§ Data extract:
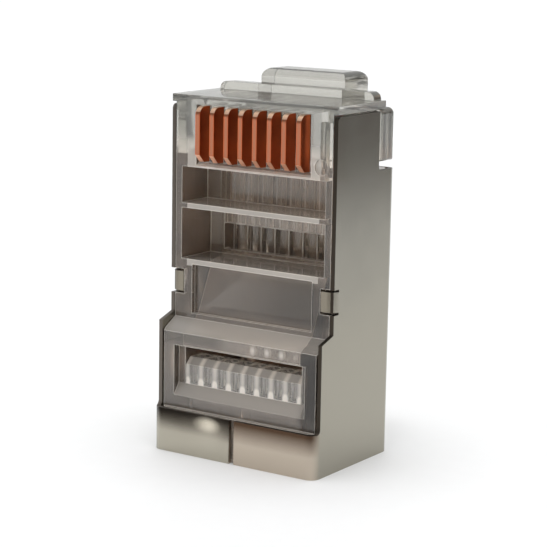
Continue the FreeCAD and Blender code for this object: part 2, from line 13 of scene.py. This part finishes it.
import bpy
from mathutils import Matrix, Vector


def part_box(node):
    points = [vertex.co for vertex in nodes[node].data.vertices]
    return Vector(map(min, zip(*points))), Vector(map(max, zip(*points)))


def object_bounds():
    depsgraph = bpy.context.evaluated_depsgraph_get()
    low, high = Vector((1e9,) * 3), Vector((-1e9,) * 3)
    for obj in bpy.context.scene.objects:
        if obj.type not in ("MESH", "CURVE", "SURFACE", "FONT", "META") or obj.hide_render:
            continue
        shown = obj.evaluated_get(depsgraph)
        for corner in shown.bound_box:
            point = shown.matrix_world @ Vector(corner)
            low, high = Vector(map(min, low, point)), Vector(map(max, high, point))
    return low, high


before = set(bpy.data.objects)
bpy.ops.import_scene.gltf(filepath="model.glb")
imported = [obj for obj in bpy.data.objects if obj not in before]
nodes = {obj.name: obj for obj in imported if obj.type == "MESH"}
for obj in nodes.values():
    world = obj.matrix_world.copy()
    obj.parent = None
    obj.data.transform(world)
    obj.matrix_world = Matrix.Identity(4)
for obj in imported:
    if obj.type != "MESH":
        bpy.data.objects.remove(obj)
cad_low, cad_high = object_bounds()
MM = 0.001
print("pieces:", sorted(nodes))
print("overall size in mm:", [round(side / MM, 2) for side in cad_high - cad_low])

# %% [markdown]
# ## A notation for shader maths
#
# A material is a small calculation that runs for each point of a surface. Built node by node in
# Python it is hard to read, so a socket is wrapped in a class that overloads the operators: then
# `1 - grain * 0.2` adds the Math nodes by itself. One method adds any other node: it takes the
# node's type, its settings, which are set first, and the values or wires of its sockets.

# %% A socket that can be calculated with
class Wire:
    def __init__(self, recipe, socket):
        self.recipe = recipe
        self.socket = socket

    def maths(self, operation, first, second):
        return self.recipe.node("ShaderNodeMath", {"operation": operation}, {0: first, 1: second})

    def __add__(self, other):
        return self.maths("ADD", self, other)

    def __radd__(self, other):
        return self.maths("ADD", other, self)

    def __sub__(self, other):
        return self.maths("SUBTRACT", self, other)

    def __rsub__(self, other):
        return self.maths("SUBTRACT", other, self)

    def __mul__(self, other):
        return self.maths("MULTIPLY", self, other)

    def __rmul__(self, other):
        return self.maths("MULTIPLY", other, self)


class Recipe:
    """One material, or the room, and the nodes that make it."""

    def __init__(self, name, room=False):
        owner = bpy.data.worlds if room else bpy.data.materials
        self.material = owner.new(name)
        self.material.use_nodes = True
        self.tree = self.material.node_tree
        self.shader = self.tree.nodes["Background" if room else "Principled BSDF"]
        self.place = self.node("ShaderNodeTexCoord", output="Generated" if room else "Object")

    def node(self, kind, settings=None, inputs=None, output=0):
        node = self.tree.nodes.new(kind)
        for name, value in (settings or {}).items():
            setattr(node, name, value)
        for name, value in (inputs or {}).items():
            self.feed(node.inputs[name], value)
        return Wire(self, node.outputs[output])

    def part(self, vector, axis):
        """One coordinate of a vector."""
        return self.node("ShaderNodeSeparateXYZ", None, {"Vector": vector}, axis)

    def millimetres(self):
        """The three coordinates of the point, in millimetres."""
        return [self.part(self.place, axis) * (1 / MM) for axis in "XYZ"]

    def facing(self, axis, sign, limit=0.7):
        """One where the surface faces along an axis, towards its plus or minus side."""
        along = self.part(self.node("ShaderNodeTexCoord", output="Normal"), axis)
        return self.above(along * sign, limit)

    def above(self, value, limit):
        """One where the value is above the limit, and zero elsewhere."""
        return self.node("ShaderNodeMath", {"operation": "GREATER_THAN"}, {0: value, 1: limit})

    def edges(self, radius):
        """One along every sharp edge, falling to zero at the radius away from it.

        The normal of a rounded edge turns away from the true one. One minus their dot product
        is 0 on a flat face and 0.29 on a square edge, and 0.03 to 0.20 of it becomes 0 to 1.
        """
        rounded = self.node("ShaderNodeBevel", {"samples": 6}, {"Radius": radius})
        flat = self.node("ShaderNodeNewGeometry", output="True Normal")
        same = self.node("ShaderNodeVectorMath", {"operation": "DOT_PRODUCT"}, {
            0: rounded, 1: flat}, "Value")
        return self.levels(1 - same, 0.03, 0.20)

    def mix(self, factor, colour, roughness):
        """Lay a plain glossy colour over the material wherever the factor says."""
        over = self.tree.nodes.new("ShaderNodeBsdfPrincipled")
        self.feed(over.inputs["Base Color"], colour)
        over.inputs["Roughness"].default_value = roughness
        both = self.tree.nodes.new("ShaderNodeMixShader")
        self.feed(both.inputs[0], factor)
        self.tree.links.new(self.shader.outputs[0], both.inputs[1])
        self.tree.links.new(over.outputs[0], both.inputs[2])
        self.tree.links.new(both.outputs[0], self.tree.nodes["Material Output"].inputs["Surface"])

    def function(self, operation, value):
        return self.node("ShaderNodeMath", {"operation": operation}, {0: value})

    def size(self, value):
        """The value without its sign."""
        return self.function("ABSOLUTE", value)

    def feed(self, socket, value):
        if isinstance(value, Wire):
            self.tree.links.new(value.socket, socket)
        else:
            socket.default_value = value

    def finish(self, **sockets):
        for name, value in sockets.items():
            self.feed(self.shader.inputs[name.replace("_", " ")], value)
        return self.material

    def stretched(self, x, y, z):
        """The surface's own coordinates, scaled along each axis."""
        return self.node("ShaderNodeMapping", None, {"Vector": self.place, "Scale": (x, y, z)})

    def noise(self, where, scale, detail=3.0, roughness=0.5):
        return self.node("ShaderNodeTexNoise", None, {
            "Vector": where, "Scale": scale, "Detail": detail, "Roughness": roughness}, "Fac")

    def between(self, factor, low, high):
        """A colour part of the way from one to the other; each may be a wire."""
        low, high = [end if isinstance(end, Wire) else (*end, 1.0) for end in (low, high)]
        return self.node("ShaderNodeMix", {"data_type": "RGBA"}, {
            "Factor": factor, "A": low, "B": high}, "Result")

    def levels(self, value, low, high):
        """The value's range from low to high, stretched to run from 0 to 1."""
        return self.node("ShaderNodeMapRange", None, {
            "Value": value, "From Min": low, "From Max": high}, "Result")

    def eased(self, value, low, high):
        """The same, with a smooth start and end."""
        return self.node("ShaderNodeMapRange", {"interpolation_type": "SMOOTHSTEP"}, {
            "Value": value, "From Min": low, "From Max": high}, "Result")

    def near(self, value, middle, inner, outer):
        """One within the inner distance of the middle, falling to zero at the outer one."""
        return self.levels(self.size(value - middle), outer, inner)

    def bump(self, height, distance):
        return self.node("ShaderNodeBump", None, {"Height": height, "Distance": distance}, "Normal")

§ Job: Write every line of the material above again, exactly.

§ Solution below:
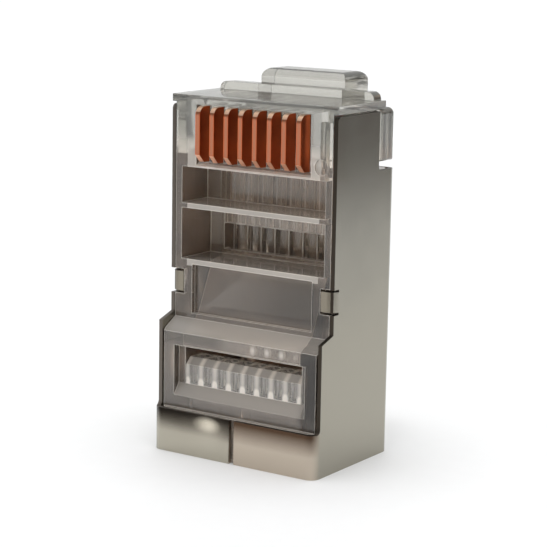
Continue the FreeCAD and Blender code for this object: part 2, from line 13 of scene.py. This part finishes it.
import bpy
from mathutils import Matrix, Vector


def part_box(node):
    points = [vertex.co for vertex in nodes[node].data.vertices]
    return Vector(map(min, zip(*points))), Vector(map(max, zip(*points)))


def object_bounds():
    depsgraph = bpy.context.evaluated_depsgraph_get()
    low, high = Vector((1e9,) * 3), Vector((-1e9,) * 3)
    for obj in bpy.context.scene.objects:
        if obj.type not in ("MESH", "CURVE", "SURFACE", "FONT", "META") or obj.hide_render:
            continue
        shown = obj.evaluated_get(depsgraph)
        for corner in shown.bound_box:
            point = shown.matrix_world @ Vector(corner)
            low, high = Vector(map(min, low, point)), Vector(map(max, high, point))
    return low, high


before = set(bpy.data.objects)
bpy.ops.import_scene.gltf(filepath="model.glb")
imported = [obj for obj in bpy.data.objects if obj not in before]
nodes = {obj.name: obj for obj in imported if obj.type == "MESH"}
for obj in nodes.values():
    world = obj.matrix_world.copy()
    obj.parent = None
    obj.data.transform(world)
    obj.matrix_world = Matrix.Identity(4)
for obj in imported:
    if obj.type != "MESH":
        bpy.data.objects.remove(obj)
cad_low, cad_high = object_bounds()
MM = 0.001
print("pieces:", sorted(nodes))
print("overall size in mm:", [round(side / MM, 2) for side in cad_high - cad_low])

# %% [markdown]
# ## A notation for shader maths
#
# A material is a small calculation that runs for each point of a surface. Built node by node in
# Python it is hard to read, so a socket is wrapped in a class that overloads the operators: then
# `1 - grain * 0.2` adds the Math nodes by itself. One method adds any other node: it takes the
# node's type, its settings, which are set first, and the values or wires of its sockets.

# %% A socket that can be calculated with
class Wire:
    def __init__(self, recipe, socket):
        self.recipe = recipe
        self.socket = socket

    def maths(self, operation, first, second):
        return self.recipe.node("ShaderNodeMath", {"operation": operation}, {0: first, 1: second})

    def __add__(self, other):
        return self.maths("ADD", self, other)

    def __radd__(self, other):
        return self.maths("ADD", other, self)

    def __sub__(self, other):
        return self.maths("SUBTRACT", self, other)

    def __rsub__(self, other):
        return self.maths("SUBTRACT", other, self)

    def __mul__(self, other):
        return self.maths("MULTIPLY", self, other)

    def __rmul__(self, other):
        return self.maths("MULTIPLY", other, self)


class Recipe:
    """One material, or the room, and the nodes that make it."""

    def __init__(self, name, room=False):
        owner = bpy.data.worlds if room else bpy.data.materials
        self.material = owner.new(name)
        self.material.use_nodes = True
        self.tree = self.material.node_tree
        self.shader = self.tree.nodes["Background" if room else "Principled BSDF"]
        self.place = self.node("ShaderNodeTexCoord", output="Generated" if room else "Object")

    def node(self, kind, settings=None, inputs=None, output=0):
        node = self.tree.nodes.new(kind)
        for name, value in (settings or {}).items():
            setattr(node, name, value)
        for name, value in (inputs or {}).items():
            self.feed(node.inputs[name], value)
        return Wire(self, node.outputs[output])

    def part(self, vector, axis):
        """One coordinate of a vector."""
        return self.node("ShaderNodeSeparateXYZ", None, {"Vector": vector}, axis)

    def millimetres(self):
        """The three coordinates of the point, in millimetres."""
        return [self.part(self.place, axis) * (1 / MM) for axis in "XYZ"]

    def facing(self, axis, sign, limit=0.7):
        """One where the surface faces along an axis, towards its plus or minus side."""
        along = self.part(self.node("ShaderNodeTexCoord", output="Normal"), axis)
        return self.above(along * sign, limit)

    def above(self, value, limit):
        """One where the value is above the limit, and zero elsewhere."""
        return self.node("ShaderNodeMath", {"operation": "GREATER_THAN"}, {0: value, 1: limit})

    def edges(self, radius):
        """One along every sharp edge, falling to zero at the radius away from it.

        The normal of a rounded edge turns away from the true one. One minus their dot product
        is 0 on a flat face and 0.29 on a square edge, and 0.03 to 0.20 of it becomes 0 to 1.
        """
        rounded = self.node("ShaderNodeBevel", {"samples": 6}, {"Radius": radius})
        flat = self.node("ShaderNodeNewGeometry", output="True Normal")
        same = self.node("ShaderNodeVectorMath", {"operation": "DOT_PRODUCT"}, {
            0: rounded, 1: flat}, "Value")
        return self.levels(1 - same, 0.03, 0.20)

    def mix(self, factor, colour, roughness):
        """Lay a plain glossy colour over the material wherever the factor says."""
        over = self.tree.nodes.new("ShaderNodeBsdfPrincipled")
        self.feed(over.inputs["Base Color"], colour)
        over.inputs["Roughness"].default_value = roughness
        both = self.tree.nodes.new("ShaderNodeMixShader")
        self.feed(both.inputs[0], factor)
        self.tree.links.new(self.shader.outputs[0], both.inputs[1])
        self.tree.links.new(over.outputs[0], both.inputs[2])
        self.tree.links.new(both.outputs[0], self.tree.nodes["Material Output"].inputs["Surface"])

    def function(self, operation, value):
        return self.node("ShaderNodeMath", {"operation": operation}, {0: value})

    def size(self, value):
        """The value without its sign."""
        return self.function("ABSOLUTE", value)

    def feed(self, socket, value):
        if isinstance(value, Wire):
            self.tree.links.new(value.socket, socket)
        else:
            socket.default_value = value

    def finish(self, **sockets):
        for name, value in sockets.items():
            self.feed(self.shader.inputs[name.replace("_", " ")], value)
        return self.material

    def stretched(self, x, y, z):
        """The surface's own coordinates, scaled along each axis."""
        return self.node("ShaderNodeMapping", None, {"Vector": self.place, "Scale": (x, y, z)})

    def noise(self, where, scale, detail=3.0, roughness=0.5):
        return self.node("ShaderNodeTexNoise", None, {
            "Vector": where, "Scale": scale, "Detail": detail, "Roughness": roughness}, "Fac")

    def between(self, factor, low, high):
        """A colour part of the way from one to the other; each may be a wire."""
        low, high = [end if isinstance(end, Wire) else (*end, 1.0) for end in (low, high)]
        return self.node("ShaderNodeMix", {"data_type": "RGBA"}, {
            "Factor": factor, "A": low, "B": high}, "Result")

    def levels(self, value, low, high):
        """The value's range from low to high, stretched to run from 0 to 1."""
        return self.node("ShaderNodeMapRange", None, {
            "Value": value, "From Min": low, "From Max": high}, "Result")

    def eased(self, value, low, high):
        """The same, with a smooth start and end."""
        return self.node("ShaderNodeMapRange", {"interpolation_type": "SMOOTHSTEP"}, {
            "Value": value, "From Min": low, "From Max": high}, "Result")

    def near(self, value, middle, inner, outer):
        """One within the inner distance of the middle, falling to zero at the outer one."""
        return self.levels(self.size(value - middle), outer, inner)

    def bump(self, height, distance):
        return self.node("ShaderNodeBump", None, {"Height": height, "Distance": distance}, "Normal")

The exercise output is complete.